**Job**
Using the entries below, output exactly the line containing "Recreate this object" and all lines that follow it to the end.

+++++

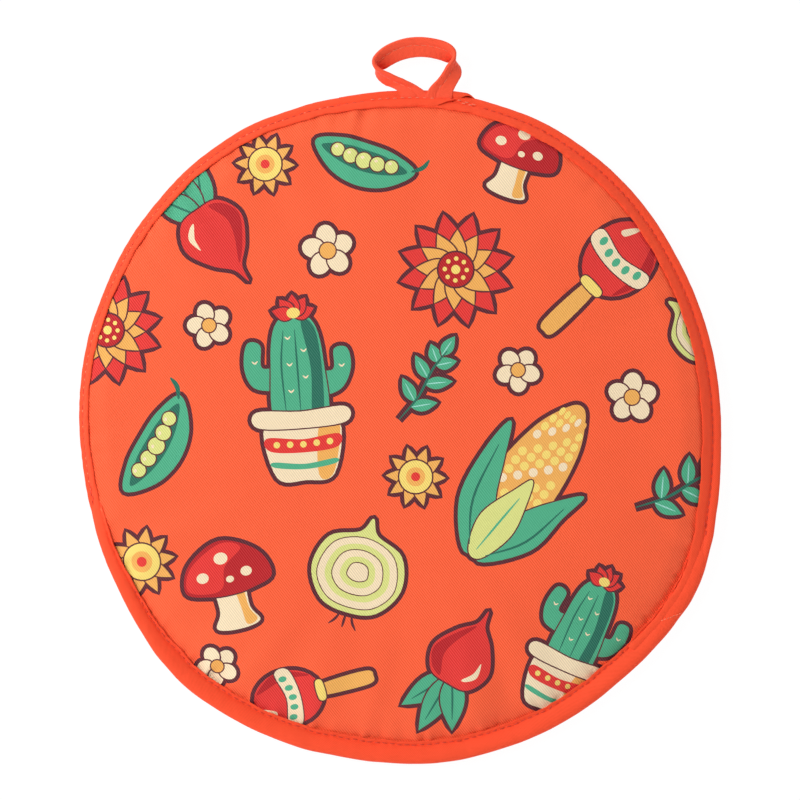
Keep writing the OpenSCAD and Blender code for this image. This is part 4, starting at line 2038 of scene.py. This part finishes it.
@dataclass
class Pouch:
    """The padded pouch: two panels, three bindings, their stitches and the loop."""

    finishes: Finishes
    levels: Levels = field(default_factory=Levels.from_frame)
    outline: Round = field(default_factory=lambda: Round(radius=152.5))

    def build(self) -> None:
        """Makes every piece in sewing order."""
        self.back_panel()
        self.front_panel()
        self.bindings()
        self.loop()

    def back_panel(self) -> None:
        """Makes the panel that lies on the table."""
        form = BackForm(self.outline, self.levels)
        panel = Panel("back", self.outline, form.belly, form.floor, FRONT_LAYOUT, mirrored=True,
                      swell_cap=0.25, bound_at=form.hem)
        padding = panel.wadding(self.finishes)
        keep_between(padding, form.floor, form.belly)
        dress(padding, "wadding", "back_wadding", body="pouch", fill=0.45)

        cloth = panel.cloth(form.belly, self.finishes)
        dress(cloth, "printed_cloth", "back_outer", body="pouch")

        lining = panel.lining(form.floor, self.finishes)
        dress(lining, "lining_cloth", "back_lining", body="pouch")

    def front_panel(self) -> None:
        """Makes the panel with the mouth, whose upper part lifts."""
        form = FrontForm(self.outline, self.levels)

        def plain_under(x: Array, y: Array) -> Array:
            """Height of the lining before the padding swells."""
            return form.plain_top(x, y) - form.thickness(x, y)

        panel = Panel("front", self.outline, form.plain_top, plain_under, FRONT_LAYOUT, mirrored=False,
                      bound_at=lambda a: form.edge_line(a)[0])
        padding = panel.wadding(self.finishes)
        swollen_top = HeightGrid(158, 2.6).fill(padding, True, lambda x, y: form.plain_top(x, y) - PAD_GAP)
        swollen_low = HeightGrid(158, 2.6).fill(padding, False, lambda x, y: plain_under(x, y) + PAD_GAP)

        def top(x: Array, y: Array) -> Array:
            """Height of the printed cloth, which follows the swollen padding away from the bindings.

            Args:
                x: place across.
                y: place up.

            Returns:
                The heights.
            """
            free = form.free_share(x, y)
            grown = swollen_top(x, y) + PAD_GAP
            return form.plain_top(x, y) * (1 - free) + grown * free + form.rumple(x, y)

        def under(x: Array, y: Array) -> Array:
            """Height of the front lining, which every pinch takes down with it.

            Args:
                x: place across.
                y: place up.

            Returns:
                The heights.
            """
            free = form.free_share(x, y)
            grown = swollen_low(x, y) - PAD_GAP
            lie = plain_under(x, y) * (1 - free) + np.maximum(grown, plain_under(x, y) - 0.6) * free
            return np.minimum(lie, top(x, y) - 0.8)

        keep_between(padding, top, under)
        dress(padding, "wadding", "front_wadding_lower", "front_wadding_flap", fill=0.6)
        bend_at_fold(padding)

        cloth = panel.cloth(top, self.finishes)
        dress(cloth, "printed_cloth", "front_outer_lower", "front_outer_flap")
        bend_at_fold(cloth)

        lining = panel.lining(under, self.finishes)
        dress(lining, "lining_cloth", "front_lining_lower", "front_lining_flap")
        bend_at_fold(lining)

    def rim_tape(self) -> FoldedTape:
        """The wide tape that closes the lower rim over both panels.

        Returns:
            The tape, ready to be made.
        """
        start, end = self.outline.mouth_left - 2.5, 360 + self.outline.mouth_right + 3.0

        def deep(a: Array) -> Array:
            """A little thicker where it covers the ends of the mouth's tapes."""
            thin = 0.42 * (1 - eased(a, start, start + 10)) + 0.35 * eased(a, end - 9, end)
            return 1.0 - thin + 0.12 * eased(a, end - 24, end - 10)

        return FoldedTape(
            name="rim_bias_tape", outline=self.outline, start=start, end=end,
            profile=((0, 0), (0.15, 1.2), (0.9, 2.5), (2.4, 3.3), (4.6, 3.55), (6.8, 3.35), (8.2, 2.95),
                     (8.9, 2.75), (9.7, 3.1), (10.3, 3.05), (10.5, 2.6), (10.2, 2.15), (8.6, 2.05)),
            stitch_d=RIM_STITCH, middle=even(self.levels.middle), width=RIM_EDGE.width,
            inset=RIM_EDGE.inset, lean=RIM_EDGE.lean, deep=deep, lean_low=False, seed=31,
            shift=lambda a, d: RIM_EDGE.lift(a) * eased(d, 2.0, 9.5),
        )

    def mouth_tape(self, front: bool) -> FoldedTape:
        """The tape round the mouth's edge of one panel.

        Args:
            front: whether it is the front panel's tape.

        Returns:
            The tape, ready to be made.
        """
        profile = ((0, 0), (0.1, 0.75), (0.7, 1.45), (1.8, 1.7), (2.9, 1.5), (3.7, 1.15), (4.2, 1.05),
                   (4.9, 1.3), (6.2, 1.6), (7.8, 1.6), (8.8, 1.35), (9.2, 1.0), (8.9, 0.75), (7.0, 0.7))
        right, left = self.outline.mouth_right, self.outline.mouth_left
        if front:
            def shift(a: Array, d: Array) -> Array:
                """The hem's lift, and the tape's dip under the rim tape at each end."""
                dip = 0.45 * (1 - self.outline.mouth_share(a)) + 1.3 * eased(a, left - 4, left + 3)
                return MOUTH_EDGE.hem_lift(a, d) - dip

            return FoldedTape(
                name="front_mouth_bias_tape", outline=self.outline, start=right - 24, end=left + 3,
                profile=profile, stitch_d=MOUTH_STITCH, middle=even(self.levels.mouth),
                width=MOUTH_EDGE.width, inset=MOUTH_EDGE.inset, lean=MOUTH_EDGE.lean, seed=3, shift=shift,
                groove=lambda a: through(a, ((-45, 0.8), (60, 0.8), (100, 0.5), (150, 0.2), (200, 0.3))),
                bead=lambda a: through(a, ((-45, 0), (85, 0.2), (105, 0.9), (150, 0.9), (175, 0.2),
                                           (200, 0))),
            )
        return FoldedTape(
            name="back_mouth_bias_tape", outline=self.outline, start=right - 4, end=left + 4, profile=profile,
            stitch_d=MOUTH_STITCH, middle=even(self.levels.middle - self.levels.parting),
            width=even(8.4), inset=even(0.8), lean=even(0.0), seed=11,
        )

    def bindings(self) -> None:
        """Makes the tapes with their stitches, tacks and joins."""
        right, left = self.outline.mouth_right, self.outline.mouth_left
        rim, front, back = self.rim_tape(), self.mouth_tape(True), self.mouth_tape(False)

        dress(rim.make(self.finishes.tape), "binding_tape", "rim_binding", body="pouch")
        sewn = self.sew_through(rim, "rim_stitch_rows", rim.stitch_angles(left + 16, 360 + right - 3))
        dress(sewn, "thread", "rim_stitching", body="pouch")

        tape = front.make(self.finishes.tape)
        dress(tape, "binding_tape", "front_mouth_binding")
        bend_at_fold(tape)
        angles = front.stitch_angles(right + 1, left - 1)
        sewn = self.sew_through(front, "front_mouth_stitch_rows", angles[(angles < 78.5) | (angles > 98)])
        dress(sewn, "thread", "front_mouth_stitching")
        bend_at_fold(sewn)

        # short bits of thread at the needle holes, drawn pale as a painted highlight of the thread catching
        # the light
        knot_highlights = front.stitch_angles(99, left - 2) + 0.68
        knot_highlights = knot_highlights[np.random.default_rng(7).uniform(0, 1, len(knot_highlights)) < 0.6]
        sewn = StitchRow(length=0.9, thick=0.55, dive=0.2).sew(
            "front_mouth_knots_painted_highlight", *front.frames(knot_highlights, front.stitch_d), self.finishes.pale_thread)
        dress(sewn, "pale_thread")
        bend_at_fold(sewn)

        dress(back.make(self.finishes.tape), "binding_tape", "back_mouth_binding", body="pouch")
        sewn = self.sew_through(back, "back_mouth_stitch_rows", back.stitch_angles(right + 2, left - 2))
        dress(sewn, "thread", "back_mouth_stitching", body="pouch")

        self.tacks(front)
        self.join_seam(rim)
        self.tape_end(front)

    def sew_through(self, tape: FoldedTape, name: str, angles: Array) -> bpy.types.Object:
        """Sews a row through both halves of a tape.

        Args:
            tape: the tape.
            name: the row's name.
            angles: where its stitches lie.

        Returns:
            The row, seen on the tape's upper and lower face.
        """
        upper, lower = tape.frames(angles, tape.stitch_d), tape.frames(angles, tape.stitch_d, lower=True)
        at, axes = np.vstack([upper[0], lower[0]]), np.vstack([upper[1], lower[1]])
        return StitchRow().sew(name, at, axes, self.finishes.thread)

    def tacks(self, front: FoldedTape) -> None:
        """Sews the mouth's two ends over and over.

        Args:
            front: the front mouth tape, which they hold.
        """
        right, left = self.outline.mouth_right, self.outline.mouth_left
        angles = np.array([left - 0.6, left - 2.2, left - 1.4, left - 3.0, right + 0.8, right + 2.2])
        depth = np.array([3.5, 3.6, 5.0, 5.1, 3.7, 5.1])
        at, axes = front.frames(angles, depth)
        sewn = StitchRow().sew("mouth_end_tacks", at, axes, self.finishes.thread)
        dress(sewn, "thread", "mouth_bartacks")
        bend_at_fold(sewn)

    def join_seam(self, rim: FoldedTape) -> None:
        """Sews the slanting seam that joins the rim tape's two ends.

        Args:
            rim: the rim tape.
        """
        share = (np.arange(10) + 0.5) / 10
        angles = 360 - 35.5 + 4.5 * share
        at, axes = rim.frames(angles, 8.8 - 7.9 * share)
        way, out = unit(np.gradient(at, axis=0)), axes[:, 2]
        turned_axes = np.stack([way, np.cross(out, way), out], axis=1)
        # its stitches are drawn pale, a painted highlight along the seam's thread
        row = StitchRow(length=1.1, thick=0.42, dive=0.2)
        sewn = row.sew("tape_join_seam", at, turned_axes, self.finishes.pale_thread)
        dress(sewn, "pale_thread", "binding_join_seam", body="pouch")

    def tape_end(self, front: FoldedTape) -> None:
        """Lays the mouth tape's folded end over its beginning, at the loop.

        Args:
            front: the front mouth tape, whose section it shares.
        """

        def inset(a: Array) -> Array:
            """Brings the end out over the tape below, and turns its outer corner in."""
            out = 0.55 * (1 - eased(a, 88, 103)) + 0.95 * eased(a, 79.3, 81.2) * (1 - eased(a, 81.5, 88))
            return 0.8 * (1 - eased(a, 79.3, 80.6)) - out

        lap = FoldedTape(
            name="mouth_tape_folded_end", outline=self.outline, start=79.5, end=103, profile=front.profile,
            stitch_d=front.stitch_d, middle=front.middle, width=lambda a: MOUTH_EDGE.width(a) + 0.25,
            slant=6.5, inset=inset, lean=MOUTH_EDGE.lean, seed=3, step=0.55, across=36, ripple=0.6,
            deep=lambda a: 1.0 + 0.28 * (1 - eased(a, 86, 103)) - 0.35 * (1 - eased(a, 79.3, 81.5)),
        )
        dress(lap.make(self.finishes.tape), "binding_tape", body="mouth_flap")

    def loop(self) -> None:
        """Makes the hanging loop with its stitches and tacks."""
        loop = HangingLoop()
        tape = loop.make(self.finishes.loop_tape)
        dress(tape, "binding_tape", "hanging_loop")
        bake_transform(tape)

        # the loop's stitches are drawn pale, a painted highlight of their thread
        row = StitchRow(length=2.7, thick=0.3, dive=0.15)
        sewn = row.sew("loop_stitch_row", *loop.stitch_frames(3.3, 0.6), self.finishes.pale_thread)
        dress(sewn, "pale_thread", "loop_stitching")
        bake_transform(sewn)

        front = self.mouth_tape(True)
        angles = np.array([79.6, 80.9, 82.2, 80.2, 81.4, *(86.9 + 1.3 * np.arange(9))])
        depth = np.array([3.6, 3.4, 3.2, 5.4, 5.2, 4.5, 4.4, 4.3, *[MOUTH_STITCH] * 6])
        at, axes = front.frames(angles, depth)
        at = at + axes[:, 2] * np.where(angles < 84, 0.5, 0.75)[:, None]
        # the foot tacks are drawn pale too, a painted highlight of their thread
        row = StitchRow(length=1.7, thick=0.5, dive=0.3)
        sewn = row.sew("loop_foot_tacks", at, axes, self.finishes.pale_thread)
        dress(sewn, "pale_thread", "loop_tacks", body="mouth_flap")


# ---------------------------------------------------------------- the studio


@dataclass(frozen=True)
class Studio:
    """White sweep, soft daylight lamps and the camera straight above, as in the photograph."""

    view_mm: float = 362.3
    distance: float = 1.6
    roll: float = 2.5
    up_shift: float = 12.2
    sensor: float = 36.0
    look_height: float = 0.010
    low_tent: float = 1.5
    high_tent: float = 0.2

    def floor(self) -> None:
        """Makes the white surface that the pouch lies on."""
        deselect_all()
        bpy.ops.mesh.primitive_plane_add(size=6.0, location=(0, 0, 0))
        ground = bpy.context.object
        ground.name = "white_table"
        material, tree = blank_material("white_paper_sweep")
        paper = node(tree, "BsdfDiffuse", {"Color": (0.86, 0.86, 0.86, 1)})
        glow = node(tree, "Emission", {"Color": (1, 1, 1, 1), "Strength": 1.03})
        path = node(tree, "LightPath")
        seen = node(tree, "Math", {0: path.outputs["Is Camera Ray"],
                                   1: path.outputs["Is Glossy Ray"]}, operation="MAXIMUM")
        share = node(tree, "Math", {0: seen.outputs[0], 1: 0.94}, operation="MULTIPLY")
        mix = node(tree, "MixShader", {0: share.outputs[0], 1: paper.outputs[0],
                                       2: glow.outputs[0]})
        node(tree, "OutputMaterial", {"Surface": mix.outputs[0]})
        ground.data.materials.append(material)

    def world(self) -> None:
        """Lights the room like a white tent, brightest low down, and shows white behind the table."""
        world = bpy.data.worlds.new("white_room")
        bpy.context.scene.world = world
        world.use_nodes = True
        tree = world.node_tree
        tree.nodes.clear()
        path = node(tree, "LightPath")
        way = node(tree, "TexCoord")
        height = node(tree, "SeparateXYZ", {0: way.outputs["Generated"]})
        tent = node(tree, "MapRange", {
            "Value": height.outputs["Z"], "From Min": 0.15, "From Max": 0.6, "To Min": self.low_tent,
            "To Max": self.high_tent})
        room = node(tree, "Background", {"Color": (1, 1, 1, 1), "Strength": tent.outputs[0]})
        seen = node(tree, "Background", {"Color": (1, 1, 1, 1), "Strength": 1.0})
        mix = node(tree, "MixShader", {0: path.outputs["Is Camera Ray"], 1: room.outputs[0],
                                       2: seen.outputs[0]})
        node(tree, "OutputWorld", {"Surface": mix.outputs[0]})

    def lamp(self, name: str, place: tuple[float, float, float], size: float, watts: float) -> None:
        """Hangs a square lamp that faces the pouch.

        Args:
            name: the lamp's name.
            place: where it hangs, in metres.
            size: its side, in metres.
            watts: its power.
        """
        deselect_all()
        bpy.ops.object.light_add(type="AREA", location=place)
        lamp = bpy.context.object
        lamp.name = name
        lamp.data.size = size
        lamp.data.energy = watts
        lamp.rotation_euler = (-Vector(place)).to_track_quat("-Z", "Y").to_euler()

    def camera(self) -> None:
        """Looks straight down with the small roll of the photograph."""
        roll = math.radians(self.roll)
        up = self.up_shift * MM
        place = (-math.sin(roll) * up, math.cos(roll) * up, self.distance + self.look_height)
        deselect_all()
        bpy.ops.object.camera_add(location=place, rotation=(0, 0, roll))
        camera = bpy.context.object
        camera.data.sensor_width = self.sensor
        camera.data.lens = self.sensor * self.distance / (self.view_mm * MM)
        camera.data.clip_end = 20
        bpy.context.scene.camera = camera

    def build(self) -> None:
        """Sets up the whole studio."""
        self.floor()
        self.world()
        self.lamp("key_lamp", (-1.5, 0.7, 1.7), 0.8, 38.5)
        self.lamp("fill_lamp", (0.1, -1.2, 1.5), 1.4, 7.0)
        self.camera()
        bpy.context.scene.view_settings.view_transform = "Standard"


def main() -> None:
    """Builds the studio and the pouch."""
    logging.basicConfig(level=logging.INFO, format="%(relativeCreated)6d ms %(name)s: %(message)s")
    Studio().build()
    Pouch(Finishes.build()).build()


if __name__ == "__main__":
    main()
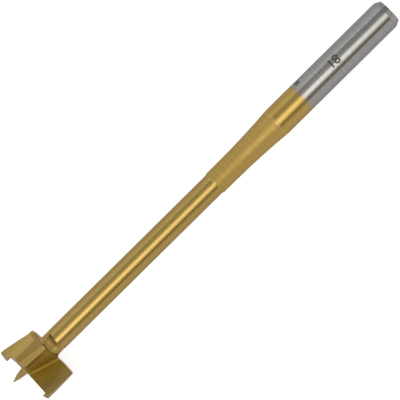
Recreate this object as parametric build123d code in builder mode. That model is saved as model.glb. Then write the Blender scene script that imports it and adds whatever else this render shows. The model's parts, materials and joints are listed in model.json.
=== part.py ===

+++++

**Written solution**
Recreate this object as parametric build123d code in builder mode. That model is saved as model.glb. Then write the Blender scene script that imports it and adds whatever else this render shows. The model's parts, materials and joints are listed in model.json.
=== part.py ===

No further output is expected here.